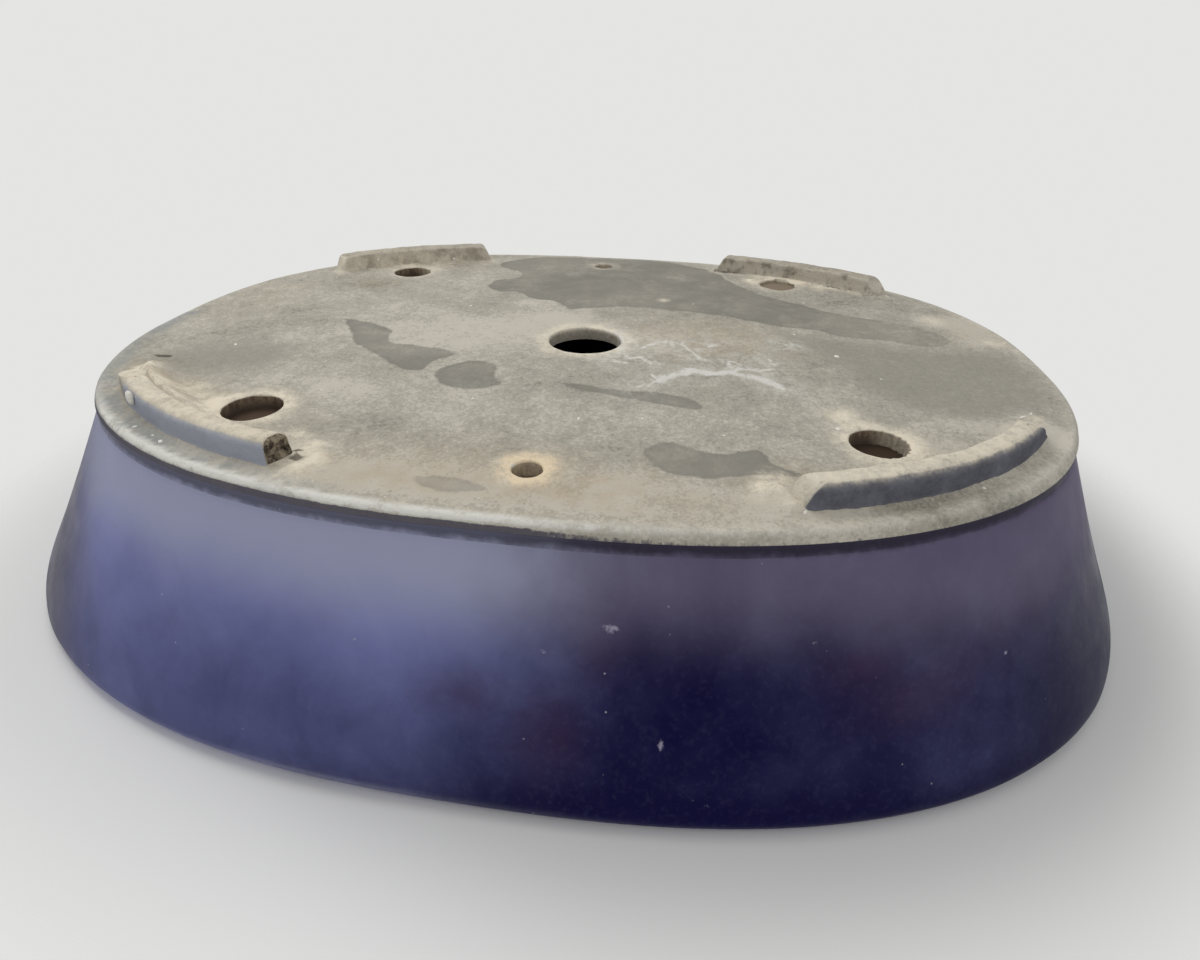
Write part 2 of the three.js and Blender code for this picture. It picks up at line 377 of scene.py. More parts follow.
# Warm brown clouds, given the same way
WARM_CLOUDS = [
    (-45, 5, 30, 20, 0.7), (112, -66, 18, 9, 1.0), (126, -52, 10, 8, 0.7), (97, 48, 12, 9, 0.5),
    (0, -92, 40, 12, 0.6), (90, -80, 30, 12, 0.5), (-75, -85, 18, 8, 0.7), (80, 85, 20, 10, 0.4),
    (-80, 88, 24, 10, 0.5), (60, -100, 40, 8, 0.5), (-100, -70, 12, 10, 0.4), (-138, 30, 10, 18, 0.4),
    (130, 20, 14, 30, 0.3), (-20, -100, 60, 8, 0.5),
]

# Smooth grey zones with soft borders
GREY_ZONES = [
    [(-72, 17), (-90, 14), (-118, 9), (-144, 11), (-148, -9), (-144, -29), (-130, -41), (-112, -44),
     (-96, -29), (-86, -9), (-76, 4)],
    [(128, -38), (115, -27), (95, -25), (86, -36), (90, -49), (108, -54), (124, -49)],
]

# White mineral veins: the lines they follow, and the crust of mineral beside them
VEINS = [
    [(-14, 6), (-18, -1), (-18, -8), (-21, -17), (-25, -15), (-29, -20)],
    [(-14, -15), (-17, -21), (-21, -21)],
    [(-24, -7), (-28, -2), (-34, 1), (-39, -3), (-42, -9), (-45, -14), (-48, -15)],
    [(-54, -20), (-53, -14), (-56, -13), (-57, -17), (-55, -22)],
    [(-26, -40), (-33, -33), (-30, -29)],
    [(-57, -19), (-63, -20), (-68, -18)],
    [(-66, -10), (-68, -14)],
    [(-47, -1), (-49, 1)],
    [(-71, 6), (-74, 4)],
]
CRUST = [(-33, -33), (-42, -23), (-47, -25), (-54, -23), (-57, -24), (-63, -26), (-66, -29), (-69, -32)]

# Middle of the faint stain near the front edge
FAINT_STAIN = (10, -101)

# A stain is stored as the depth inside its outline plus this reach, so that 0 is well outside it
STAIN_REACH = 8.0

# Small lumps and hollows where the feet were luted on: place, reach and height towards the ground
LUMPS = [
    (50, -89, 3, 0.8), (47, -92, 2.5, 1.2), (45, -97, 3, 0.7), (48, -101, 2.5, 1.4), (51, -105, 3, 0.9),
    (-62, -93, 4, 1.8), (-63, -86, 5, 1.4), (-66, -99, 3, 1.4), (-58, -90, 3, 0.6), (-136, -41, 5, 0.6),
    (-64, 84, 3, 0.5), (-96, 73, 4, 0.8), (-90, 66, 3, 0.5), (-100, 68, 3, 0.7), (-70, 72, 3, 0.4),
    (-86, 74, 5, 0.6), (125, -42, 1.5, -0.4), (128, -42, 1.5, -0.4), (-83, -47, 2, -0.2),
    (-92, -52, 2, -0.2),
]

# Pale smears of luting slip: place and reach
PALE_SMEARS = [
    (56, -84, 4), (48, -90, 4), (45, -97, 4), (49, -103, 5), (-60, -93, 4), (-63, -86, 5), (-136, -42, 4),
    (-64, 84, 4), (-94, 76, 5), (-84, -48, 6), (-130, 41, 5), (-145, 20, 4), (-28, 48, 3), (122, -57, 5),
    (-75, 91, 4), (-84, 86, 4), (100, -66, 8), (-98, -64, 5), (88, -73, 6),
]

# Dark marks: a scratch at one end of a front foot and two spots at its other end, given like the clouds
DARK_MARKS = [(126.5, -42, 3.6, 1.1, 1.1), (50, -96, 1.6, 1.6, 1), (51.5, -93, 1.2, 1.2, 1)]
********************
GOAL |
Extract all of the data shown above without alteration.

ANSWER IN FULL |
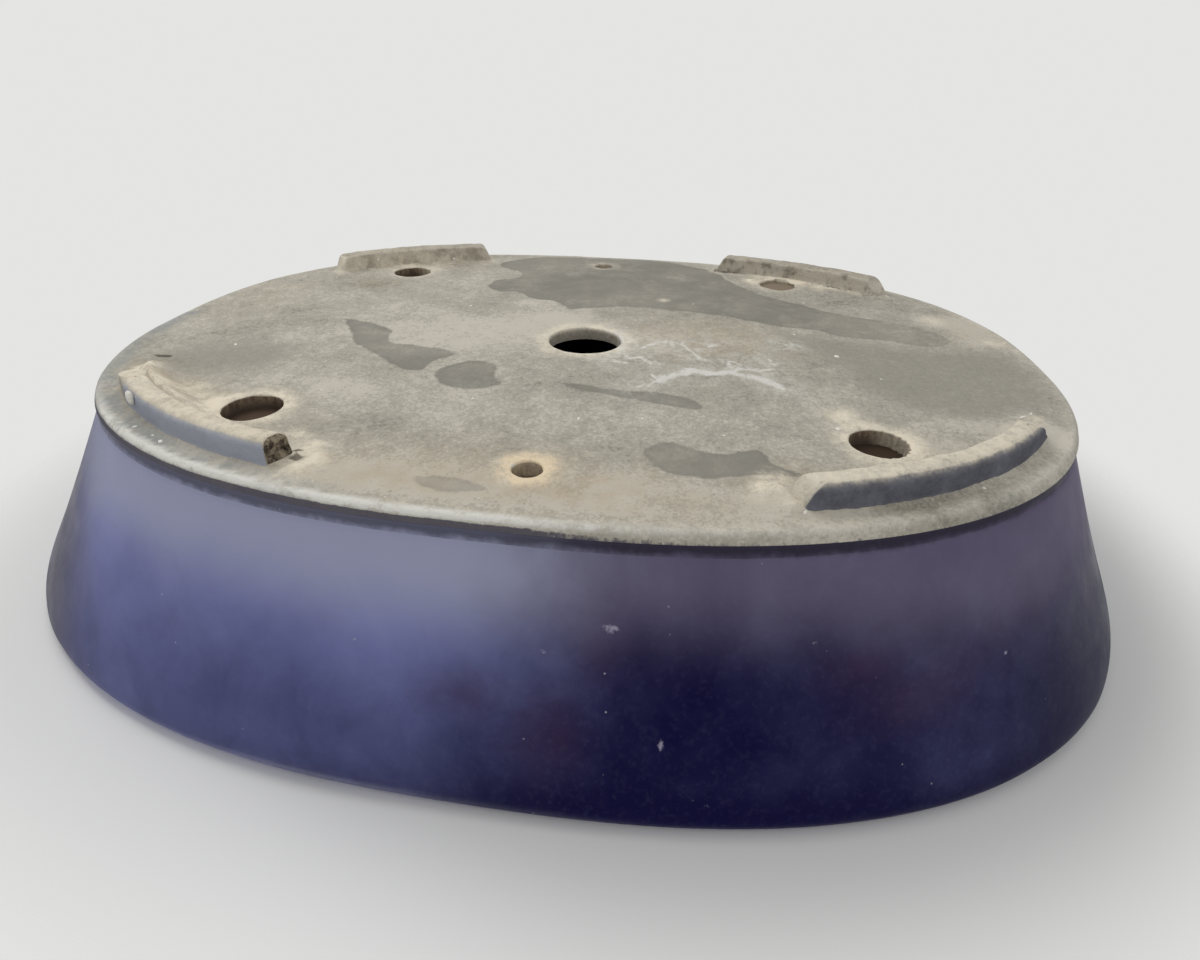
Write part 2 of the three.js and Blender code for this picture. It picks up at line 377 of scene.py. More parts follow.
# Warm brown clouds, given the same way
WARM_CLOUDS = [
    (-45, 5, 30, 20, 0.7), (112, -66, 18, 9, 1.0), (126, -52, 10, 8, 0.7), (97, 48, 12, 9, 0.5),
    (0, -92, 40, 12, 0.6), (90, -80, 30, 12, 0.5), (-75, -85, 18, 8, 0.7), (80, 85, 20, 10, 0.4),
    (-80, 88, 24, 10, 0.5), (60, -100, 40, 8, 0.5), (-100, -70, 12, 10, 0.4), (-138, 30, 10, 18, 0.4),
    (130, 20, 14, 30, 0.3), (-20, -100, 60, 8, 0.5),
]

# Smooth grey zones with soft borders
GREY_ZONES = [
    [(-72, 17), (-90, 14), (-118, 9), (-144, 11), (-148, -9), (-144, -29), (-130, -41), (-112, -44),
     (-96, -29), (-86, -9), (-76, 4)],
    [(128, -38), (115, -27), (95, -25), (86, -36), (90, -49), (108, -54), (124, -49)],
]

# White mineral veins: the lines they follow, and the crust of mineral beside them
VEINS = [
    [(-14, 6), (-18, -1), (-18, -8), (-21, -17), (-25, -15), (-29, -20)],
    [(-14, -15), (-17, -21), (-21, -21)],
    [(-24, -7), (-28, -2), (-34, 1), (-39, -3), (-42, -9), (-45, -14), (-48, -15)],
    [(-54, -20), (-53, -14), (-56, -13), (-57, -17), (-55, -22)],
    [(-26, -40), (-33, -33), (-30, -29)],
    [(-57, -19), (-63, -20), (-68, -18)],
    [(-66, -10), (-68, -14)],
    [(-47, -1), (-49, 1)],
    [(-71, 6), (-74, 4)],
]
CRUST = [(-33, -33), (-42, -23), (-47, -25), (-54, -23), (-57, -24), (-63, -26), (-66, -29), (-69, -32)]

# Middle of the faint stain near the front edge
FAINT_STAIN = (10, -101)

# A stain is stored as the depth inside its outline plus this reach, so that 0 is well outside it
STAIN_REACH = 8.0

# Small lumps and hollows where the feet were luted on: place, reach and height towards the ground
LUMPS = [
    (50, -89, 3, 0.8), (47, -92, 2.5, 1.2), (45, -97, 3, 0.7), (48, -101, 2.5, 1.4), (51, -105, 3, 0.9),
    (-62, -93, 4, 1.8), (-63, -86, 5, 1.4), (-66, -99, 3, 1.4), (-58, -90, 3, 0.6), (-136, -41, 5, 0.6),
    (-64, 84, 3, 0.5), (-96, 73, 4, 0.8), (-90, 66, 3, 0.5), (-100, 68, 3, 0.7), (-70, 72, 3, 0.4),
    (-86, 74, 5, 0.6), (125, -42, 1.5, -0.4), (128, -42, 1.5, -0.4), (-83, -47, 2, -0.2),
    (-92, -52, 2, -0.2),
]

# Pale smears of luting slip: place and reach
PALE_SMEARS = [
    (56, -84, 4), (48, -90, 4), (45, -97, 4), (49, -103, 5), (-60, -93, 4), (-63, -86, 5), (-136, -42, 4),
    (-64, 84, 4), (-94, 76, 5), (-84, -48, 6), (-130, 41, 5), (-145, 20, 4), (-28, 48, 3), (122, -57, 5),
    (-75, 91, 4), (-84, 86, 4), (100, -66, 8), (-98, -64, 5), (88, -73, 6),
]

# Dark marks: a scratch at one end of a front foot and two spots at its other end, given like the clouds
DARK_MARKS = [(126.5, -42, 3.6, 1.1, 1.1), (50, -96, 1.6, 1.6, 1), (51.5, -93, 1.2, 1.2, 1)]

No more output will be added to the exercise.